My great-aunt Jula was 13 when she was deported from Poland to Siberia in 1940. The second of six children, she had a significantly different experience from my grandmother, two years her junior. Unlike Kazia, who was enrolled in Communist reform school upon arrival in Siberia, my aunt Jula was pressed into forced labour, chopping wood in the Siberian forests, working alongside older men. The arrangement wasn’t negotiable: if you didn’t work, your family wouldn’t get food. The work was rough, and not without incident, as she ended up being hospitalized with injuries related to tree-cutting.

Family portrait in Tehran, Iran, 1942. Jula is second from the right, next to Kazia on the right.

When the Nazis invaded the USSR and the Poles were granted amnesty by Stalin in the summer of 1941, the Gerechs made their way 4,000 km to Tashkent, Uzbekistan, where the Polish Army was forming.
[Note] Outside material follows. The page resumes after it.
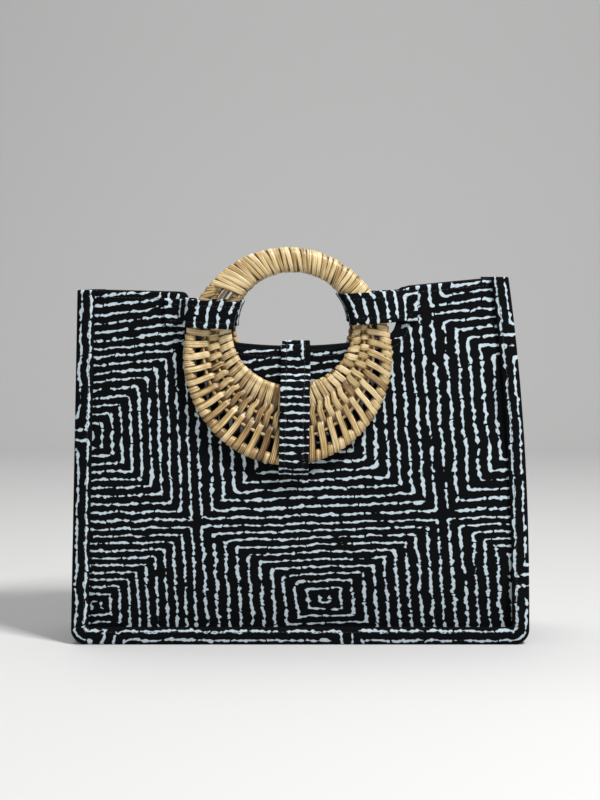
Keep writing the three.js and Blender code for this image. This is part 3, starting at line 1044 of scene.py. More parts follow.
@dataclass
class ClothBorder:
    """The band that makes the sides and the base and comes round on to both faces as a soft, raised ridge.

    Args:
        form: the bag's form.
        finishes: the bag's finishes.
        edge_radius: the radius of the band's corners between a face and a side.
        inner_corner: the radius of the inner corners at the foot, seen from the front.
        sag: how far the sides sink in between the faces, with a slight wave.
        ridge: how far the band's part on a face rises in its middle.
        pressed: how far it is pressed in at its seam.
        sag_from: the height over which the sag grows from nothing at the foot.
        tile_edge_x: where a tile's edge falls on the base.
        foot_row: a row of the outline that lies on the base.
    """

    form: BagForm
    finishes: Finishes
    edge_radius: float = 0.004
    inner_corner: float = 0.002
    sag: float = 0.0035
    wave: float = 0.0006
    ridge: float = 0.0011
    pressed: float = 0.0003
    sag_from: float = 0.06
    tile_edge_x: float = -0.164
    foot_row: int = 150

    def stations(self) -> tuple[np.ndarray, np.ndarray, np.ndarray]:
        """The outline from the left top down, along the base and up to the right top.

        Returns:
            The points on the outer face, those where the border ends on the panel, and the distances along
            the first.
        """
        f = self.form
        inner_foot = f.border + self.inner_corner
        turn = np.linspace(0, np.pi / 2, 14)[1:, None]
        outs, ins = [], []
        for hand, height in ((Hand.LEFT, f.height_left), (Hand.RIGHT, f.height_right)):
            z = np.linspace(height - f.wall / 2, f.corner, 80)
            z = np.concatenate([height - turned_edge(f.wall)[:-1], z])
            side, foot = f.side_x(hand, z), float(f.side_x(hand, f.corner))
            away = np.concatenate([hand * np.cos(turn), -np.sin(turn)], axis=1)
            out_bend = np.array([foot - hand * f.corner, f.corner]) + f.corner * away
            inn_bend = np.array([foot - hand * inner_foot, inner_foot]) + self.inner_corner * away
            inner = np.stack([side - hand * f.border, np.maximum(z, inner_foot)], axis=-1)
            outs.append(np.concatenate([np.stack([side, z], axis=-1), out_bend]))
            ins.append(np.concatenate([inner, inn_bend]))
        t = np.linspace(0, 1, 150)[1:-1, None]
        out, inn = (np.concatenate([left, left[-1] * (1 - t) + right[-1] * t, right[::-1]])
                    for left, right in (outs, ins))
        return out, inn, run_length(out)

    def on_face(self) -> tuple[np.ndarray, np.ndarray]:
        """Half the band's section: in from the front edge over the low ridge and round the corner.

        Returns:
            The distances in from the side's outer face, and those back from the bag's face.
        """
        f = self.form
        half = f.wall / 2
        flat = np.linspace(f.border - half, self.edge_radius, 12)
        inward = np.concatenate([f.border - turned_edge(f.wall)[:-1], flat])
        share = np.clip((f.border - inward) / (f.border - self.edge_radius), 0, 1)
        back = half - self.ridge * np.sin(np.pi * share) ** 0.8 + self.pressed * (1 - share) ** 6
        turn = np.linspace(0, np.pi / 2, 9)[1:]
        r = self.edge_radius - half
        return (np.concatenate([inward, self.edge_radius - r * np.sin(turn)]),
                np.concatenate([back, self.edge_radius - r * np.cos(turn)]))

    def middle_surface(self) -> tuple[np.ndarray, np.ndarray, np.ndarray]:
        """Carries the band's section along the outline: over the front ridge, across a side with a slight sag
        and waves, and out to the back edge the same way as in front.

        Returns:
            The middle surface as a grid, the outline's outer points and the distances along it.
        """
        f = self.form
        out, inn, along = self.stations()
        inward, back = self.on_face()
        slope = (inn - out) / f.border
        front_x, front_z = (out[:, None, k] + slope[:, None, k] * inward[None, :] for k in (0, 1))
        front = np.stack([front_x, -(f.half_depth(front_z) - back), front_z], axis=-1)
        middle = np.linspace(-1, 1, 41)[None, 1:-1]
        edge_y = front[:, -1:, 1] * middle
        on_side = np.clip((out[:, 1:] - f.corner) / self.sag_from, 0, 1)
        wave = self.wave * np.sin(24 * out[:, 1:] + 40 * edge_y) * on_side
        at = f.wall / 2 + (self.sag * (1 - middle**2) + wave) * on_side
        across = np.stack([out[:, :1] + slope[:, :1] * at, -edge_y, out[:, 1:] + slope[:, 1:] * at], axis=-1)
        mid = np.concatenate([front, across, front[:, ::-1] * np.array([1, -1, 1])], axis=1)
        mid[..., 2] = np.maximum(mid[..., 2], f.wall / 2)
        return mid, out, along

    def build(self) -> bpy.types.Object:
        """Makes the band and sews a seam along its edge on each face.

        Returns:
            The band.
        """
        f = self.form
        mid, out, along = self.middle_surface()
        gauge = run_length(mid[self.foot_row])
        edges = np.minimum(along, along[-1] - along), np.minimum(gauge, gauge[-1] - gauge)
        tile_edge = along[self.foot_row] + self.tile_edge_x - out[self.foot_row, 0]
        uv = grid_of(along[:, None] - tile_edge, gauge[None, :])
        shell = cloth_shell(mid[::-1], f.wall, (edges[0][::-1], edges[1]), uv[::-1], inside=1)
        piece = shell.as_object("border_cloth", [self.finishes.print_cloth, self.finishes.plain_cloth])
        settle(piece, "printed_cotton", "border")
        seams = []
        for sign in (1, -1):
            line = mid[4:-4, 7] * np.array([1, sign, 1]) + np.array([0, -sign * f.wall / 2, 0])
            seams.append(stitches(line, np.tile([0.0, -sign, 0.0], (len(line), 1))))
        seam = Surface.joined(seams).as_object("border_stitches", [self.finishes.thread])
        settle(seam, "printed_cotton")
        return piece


# Ring handle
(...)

It was difficult to keep the family together throughout this migration - Jula joined the army cadets in Uzbekistan, while her father was recruited as a soldier and sent off to fight in Egypt, and the rest of the family made their way to Tehran.

Jula working in Nairobi, Kenya for the Royal Air Force.
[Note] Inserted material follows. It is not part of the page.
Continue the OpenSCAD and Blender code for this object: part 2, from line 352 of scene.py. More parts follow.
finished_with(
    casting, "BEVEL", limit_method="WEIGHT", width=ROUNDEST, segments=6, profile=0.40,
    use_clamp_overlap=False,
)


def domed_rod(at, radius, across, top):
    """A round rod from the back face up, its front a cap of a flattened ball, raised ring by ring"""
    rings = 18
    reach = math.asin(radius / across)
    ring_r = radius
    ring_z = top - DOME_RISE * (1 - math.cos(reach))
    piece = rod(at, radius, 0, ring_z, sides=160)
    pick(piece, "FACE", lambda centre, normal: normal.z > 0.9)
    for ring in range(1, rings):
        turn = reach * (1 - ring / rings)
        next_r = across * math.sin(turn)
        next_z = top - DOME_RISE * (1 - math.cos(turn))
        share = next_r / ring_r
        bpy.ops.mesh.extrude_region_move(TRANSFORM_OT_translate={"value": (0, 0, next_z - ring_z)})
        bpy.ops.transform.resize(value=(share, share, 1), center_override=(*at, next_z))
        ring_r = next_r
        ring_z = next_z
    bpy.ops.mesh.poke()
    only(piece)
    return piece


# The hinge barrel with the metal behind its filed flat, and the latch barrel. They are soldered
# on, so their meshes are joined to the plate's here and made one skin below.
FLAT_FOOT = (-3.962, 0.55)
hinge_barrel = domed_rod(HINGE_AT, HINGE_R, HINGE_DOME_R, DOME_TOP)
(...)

When the Gerechs resettled in England after the war, Jula joined them and soon married another Pole, Antek Maciejewski in November 1948 and made their home in Sheffield. Jula knew that her traveling days had ended, she had found her new home. Unlike Kazia, however, the Polish immigrant experience in England was not an inclusive, multicultural phenomenon. Despite people pointing out to her a physical resemblance to Queen Elizabeth, Jula to this day doesn't feel British, nor did she feel at home returning to former home in Poland, now part of Belarus. Although she has raised a family and lived most of her life in England, a sense of otherness persists.

Jula did made a trip to her hometown of Ostrówek in 1990, but was disappointed in what remained of the former Polish village. The Soviets had diverted a river and bulldozed a nearby hill - almost nothing remained of the homestead. As far as she was concerned, there was nothing to go back to. When I returned to Belarus in the summer of 2016, I did manage to track down the remains of the home where she was born, now in an overgrown forest. I was able to complete the circle by bringing a brick from the home back to Jula.

Kazia (on the left) with her sister Jula on their last visit together in Sheffield, UK.

Despite the many challenges throughout her life, Jula has always had an affable, easy-going spirit. We see her in the film with Kazia, debating certain details of their long journey from Siberia to Tengeru. Although they may not have always agreed on the specifics, in both sisters, we observe an appreciation of life’s simple pleasures and a desire to look forward rather than backwards.

Annual Reunion of Polish Orphans

Community  |  June 29, 2017

On the weekend of June 17th, I traveled to Redding, Connecticut with my frequent collaborator Amanda Chalupa to reconnect with a group of Polish orphans who ended up in Tengeru, Tanzania during World War II. This annual gathering of about 65 people has been happening every year for over 6 years, to celebrate the birthday of Lucjan Krolikowski, the Franciscan priest who brought 150 young orphans from Tanzania to Montreal in 1949. He turns 98 this year, but the reunion shows no signs of slowing down. We gathered at the home of Brunia Marzan, one of orphans, with guests who had traveled from Montreal, Toronto, New Jersey and New York and beyond, to share stories about the past and reconnect with old friends.

Watching archival footage from the Polish refugee camp in Tengeru, recently uncovered in England.

The first time I made the trip was in 2015, after my grandmother had passed away, with the goal of meeting people who had lived similar experiences and could inform the narrative I was trying to build for Memory Is Our Homeland. Every year, I’ve met many Polish WW II survivors who are keen to share their stories of growing up as orphans in the Polish camps in Tengeru and elsewhere. While this was a formative experience for people like my grandmother and great-aunt, it was even more so for this group of orphans, who, having lost their parents, had to build a new support network amongst themselves. Through the friendships they made with each other and the priest Father Krolikowski, they were able to forge new identities and a sense of family, which they’ve held onto to this day.

Polish orphans from Tengeru recognizing themselves in archival footage from the camp, shot in 1943.

From my perspective, it’s been fulfilling to be so warmly welcomed by these people. I felt like more an outsider three years ago,but  today, as other younger generations join the gathering, expressing an interest their unusual personal family history, I’m able to share the resources that have been helpful to me over the years in terms of tracing genealogy and finding family records that have sat in archives since the end of the war. In this sense, I see myself as a sort of historical custodian, ensuring the perennity of these stories of strength and survival for future generations.